The csps-data repo and this companion are largely structured to follow the workflow of the data processing, in particular the structure and naming of the script in R folder outlines the workflow taken to process the data:

csps-data
├─ ...
├─ R
│ ├─ 01-questions_ref
│ │  ├ 01-questions_ref/01_01-extract_questions.R
│ │  ├ 01-questions_ref/01_02-regex_development.R
│ │  ├ 01-questions_ref/01_03-regex_refinement.R
│ │  └ 01-questions_ref/01_04-question_reference.R
│ ├─ 02-organisations_ref
│ │  ├─ 02-organisations_ref/02_01-extract_organisations.R
│ │  ├─ 02-organisations_ref/02_02-org_regex_refinement.R
│ │  └─ 02-organisations_ref/02_03-org_reference.R
│ ├─ 03-demographics_ref
│ │  ├─ 03-demographics_ref/03_01-extract-demogs.R
│ │  ├─ 03-demographics_ref/03_02-demog_regex_refinement.R
│ │  ├─ 03-demographics_ref/03_03-demcat_development.R
│ │  └─ 03-demographics_ref/03_04-demcat_ref.R
│ ├─ 04-extract_data
│ │  ├─ 04-extract_data/04_01-benchmark_extract.R
│ │  ├─ 04-extract_data/04_02-organisation_extract.R
│ │  └─ 04-extract_data/04_03-demograhpic_extract.R
│ ├─ 05-processing
│ │  ├─ 05-processing/05_01-process_benchmarks.R
│ │  ├─ 05-processing/05_02-process_organisations.R
│ │  └─ 05-processing/05_03-process_demographics.R
│ ├─ utils
│ │  ├─ data_extract_helpers.R
│ │  ├─ data_files.R
│ │  ├─ data_files_ref.R
│ │  ├─ extract_response_category.R
│ │  ├─ regex_matches.R
│ │  ├─ text_to_uid.R
│ │  └─ variable_extract_helpers.R
│ ├─ LICENSE-MIT
│ └─ README.md
└─ ...

The first stages of the workflow are dedicated to developing regexes and harmonised indicators.
- The R/01-questions_ref folder contains the scripts for regexes and identifiers related to questions and measures.

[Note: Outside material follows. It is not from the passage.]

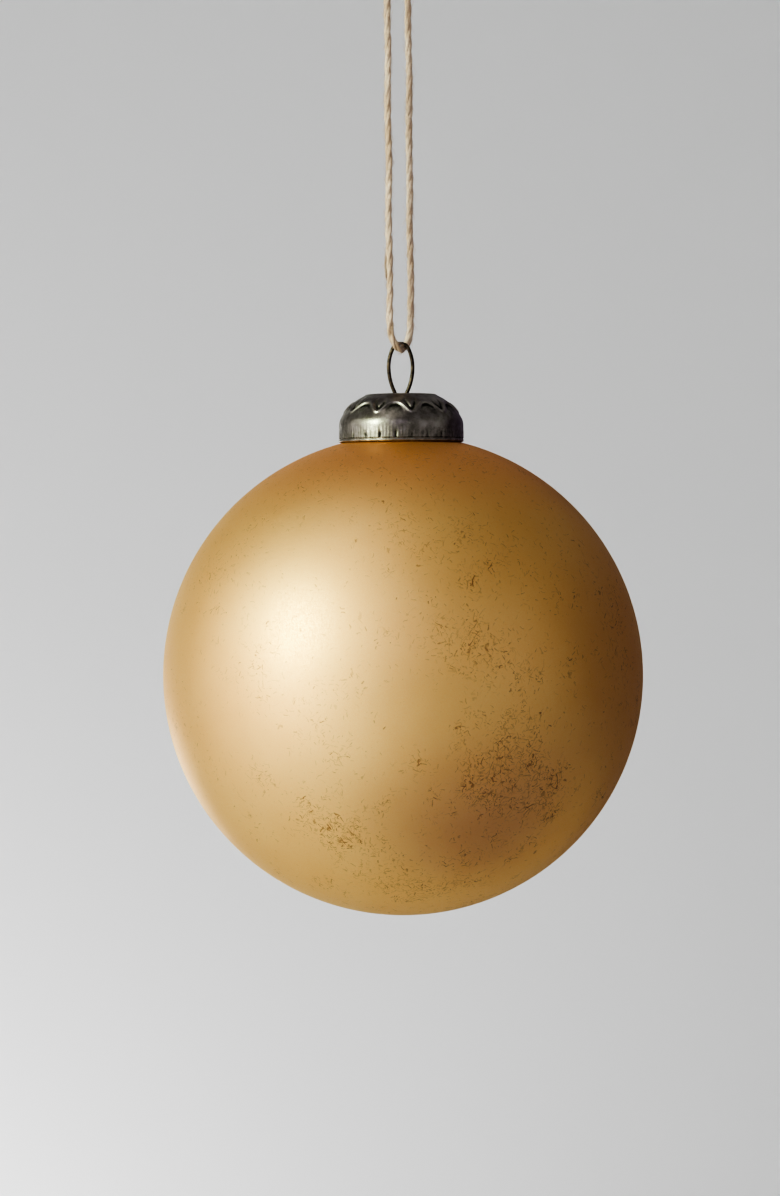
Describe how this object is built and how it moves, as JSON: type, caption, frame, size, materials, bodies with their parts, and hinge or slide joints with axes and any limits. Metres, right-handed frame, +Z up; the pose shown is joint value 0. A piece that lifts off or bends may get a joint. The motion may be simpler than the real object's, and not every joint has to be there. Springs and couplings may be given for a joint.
{
  "type": "glass ball ornament",
  "caption": "Hollow glass ball ornament with an antiqued metal cap, a sprung wire clip through the cap and a loop of twine to hang it by.",
  "frame": {"origin": "the hanging point, inside the top of the twine loop and under its knot, where a hook or branch carries it", "axes": "+Z up along the line that the ornament hangs on, -Y towards the front, +X to the front's right"},
  "size_m": [0.1, 0.1, 0.2085],
  "materials": {
    "gold_glass": "opaque satin gold coating with patches of dark antique crackle",
    "cap_metal": "antiqued pewter, dark in its recesses and worn bright on its edges",
    "clip_wire": "dark antiqued spring wire",
    "twine": "natural twisted jute"
  },
  "bodies": {
    "twine": {"twine_loop": "twine", "twine_knot": "twine"},
    "clip": {"wire_clip": "clip_wire"},
    "cap": {"cap": "cap_metal"},
    "ball": {"glass_ball": "gold_glass"}
  },
  "joints": [
    {"name": "eye_swing", "type": "hinge", "parent": "twine", "child": "clip", "pos_m": [0, 0, -0.0762], "axis": [0.4613, 0.8872, 0], "range_deg": [-60, 60]},
    {"name": "clip_turn", "type": "hinge", "parent": "clip", "child": "cap", "pos_m": [0, 0, -0.0854], "axis": [0, 0, 1], "continuous": true},
    {"name": "ball_pull", "type": "slide", "parent": "cap", "child": "ball", "axis": [0, 0, -1], "range_m": [0, 0.025]}
  ]
}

- The R/02-organisations_ref folder contains the scripts for regexes and identifiers related to organisations.
- The R/03-demographics_ref folder contains the scripts for regexes and identifiers related to demographic questions and categories
The R/04-extract_data folder contains the scripts for extracting data from the raw source files for benchmarks, organisations, and demographics.
The R/05-processing folder contains the scripts for processing the raw data and producing the harmonised datasets for benchmarks, organisations, and demographics.
The R/utils folder contains the scripts for bespoke helpers and utility functions.